Я ничего не знаю. С комментариями и иллюстрациями | страница 87



– Что же теперь? Как ты думаешь вот о чем?

– О чем?

Парменид загнал молодого Сократа в тупик, указав, что причастность подразумевает либо наличие частей, какой-то из которых причастный овладевает, либо то, что причастные друг другу вещи становятся частями какого-то большего целого. Но в первом случае окажется, что идея не равна себе, а во втором – что вещи не равны себе. Сократ уже готов признать, что видов столько же, сколько вещей, и можно установить хотя бы арифметическую тождественность, если другие у него после каверзных вопросов Парменида не получаются.

– Я полагаю, что ты каждый вид почитаешь одним по следующей причине. Когда покажется тебе много каких-нибудь величин, ты, смотря на все их, представляешь, может быть, одну какую-то идею и отсюда великое почитаешь одним.

– Это правда, – сказал он.

– А что само великое с прочими величинами? Если таким же образом взглянешь душою на все, не представится ли опять одно великое, чрез которое по необходимости все это является великим?

– Вероятно.

– Стало быть, тут представится иной вид великости, происшедший независимо от самой великости и от того, что причастно ей, а над этими всеми – опять другой, по которому выйдут велики эти, – и каждый из видов уже не будет у тебя один, но откроется их бесконечное множество.

– Но каждый из видов, Парменид, – заметил Сократ, – не есть ли мысль? – а мысли негде больше быть, как в душах: так-то каждый остался бы, конечно, одним и не подвергался бы уже тому, о чем сейчас было говорено.

Мысль — можно перевести как «догадка», «соображение», примерно то, что позднее в философии станет «понятием». «Не есть ли мысль?» – то есть «не существует ли только как предмет нашего ума?» Греческое оригинальное слово для мысли «ноэма» было возвращено в философию XX века Гуссерлем, предложившим различать «ноэзу» как процесс мышления и «ноэму» как результат мышления, примерно как мы различаем поэзию и поэму.
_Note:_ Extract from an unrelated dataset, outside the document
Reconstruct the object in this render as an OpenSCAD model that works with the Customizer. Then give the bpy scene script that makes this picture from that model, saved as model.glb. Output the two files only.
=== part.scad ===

Парменид говорит не о том, что идеи существуют в нашем уме, а что мы можем мыслить их непротиворечиво, только порождая их как производные нашего ума, независимо от того, как они соотносятся с миром вещей.

– Так что же? – спросил Парменид. – Каждая мысль будет одно, но мысль – ни о чем?

– Но это невозможно, – отвечал он.

– Значит, о чем-нибудь?

– Да.

– Существующем или не существующем?

– Существующем.

– Не об одном ли чём, что мыслится как присущее всему и представляет одну некоторую идею?

– Да.

– Так не вид ли будет это мыслимое одно, всегда тожественное во всем?